EXERCISE REQUIREMENTS —
Each line that contains the string "code" counts once; report how many such lines appear in the data, as a number only.

-- Begin GIVEN INFORMATION --

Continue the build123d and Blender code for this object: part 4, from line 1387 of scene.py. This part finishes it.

-- End GIVEN INFORMATION --
-- Begin GIVEN INFORMATION --

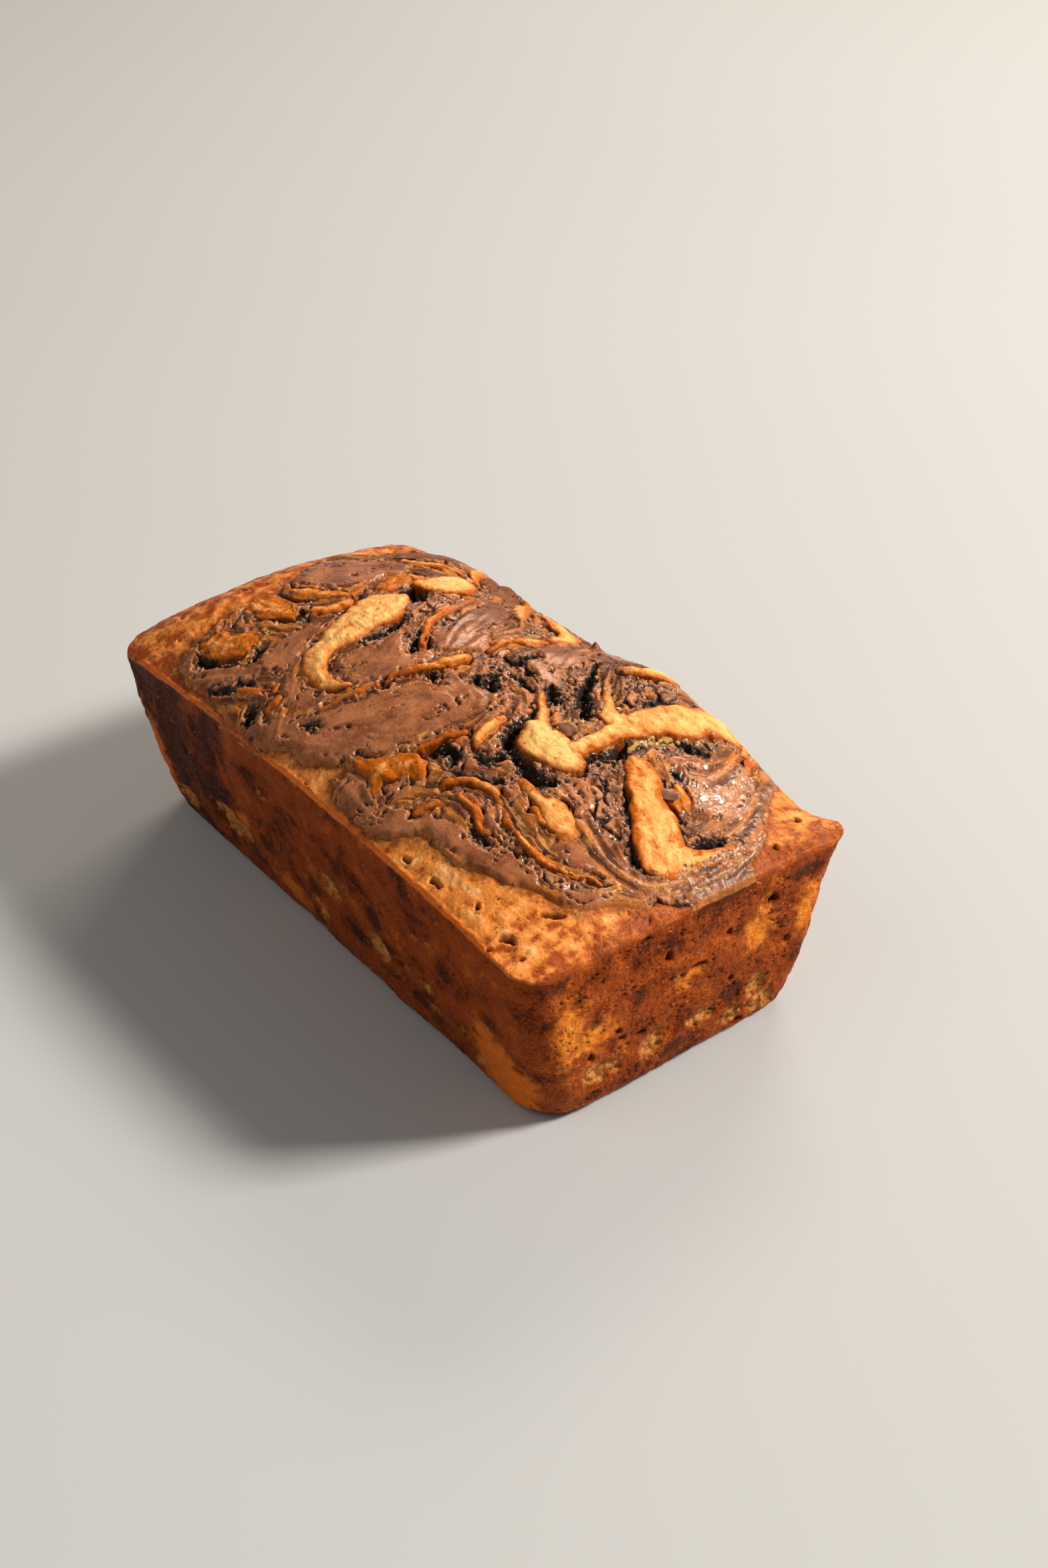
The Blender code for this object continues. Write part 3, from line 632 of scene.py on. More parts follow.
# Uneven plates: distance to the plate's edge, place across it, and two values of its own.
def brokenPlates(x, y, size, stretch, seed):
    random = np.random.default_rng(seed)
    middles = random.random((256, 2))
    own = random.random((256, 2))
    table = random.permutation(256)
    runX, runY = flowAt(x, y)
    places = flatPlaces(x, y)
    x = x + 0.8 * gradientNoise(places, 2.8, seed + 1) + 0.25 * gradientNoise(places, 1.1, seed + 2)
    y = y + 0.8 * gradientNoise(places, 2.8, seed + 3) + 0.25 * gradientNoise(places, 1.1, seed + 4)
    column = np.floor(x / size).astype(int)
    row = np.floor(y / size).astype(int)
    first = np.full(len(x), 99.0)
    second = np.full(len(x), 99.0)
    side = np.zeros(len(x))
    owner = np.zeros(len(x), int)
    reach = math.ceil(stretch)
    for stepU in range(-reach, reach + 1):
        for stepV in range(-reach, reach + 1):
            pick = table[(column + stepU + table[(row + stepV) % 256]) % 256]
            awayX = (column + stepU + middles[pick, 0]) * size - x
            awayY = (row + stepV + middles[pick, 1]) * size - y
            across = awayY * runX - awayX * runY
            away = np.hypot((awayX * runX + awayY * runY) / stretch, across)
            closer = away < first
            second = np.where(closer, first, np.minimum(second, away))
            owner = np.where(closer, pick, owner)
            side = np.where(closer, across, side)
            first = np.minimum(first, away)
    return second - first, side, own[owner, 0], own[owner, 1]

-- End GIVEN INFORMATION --

ANSWER TO THE EXERCISE —
2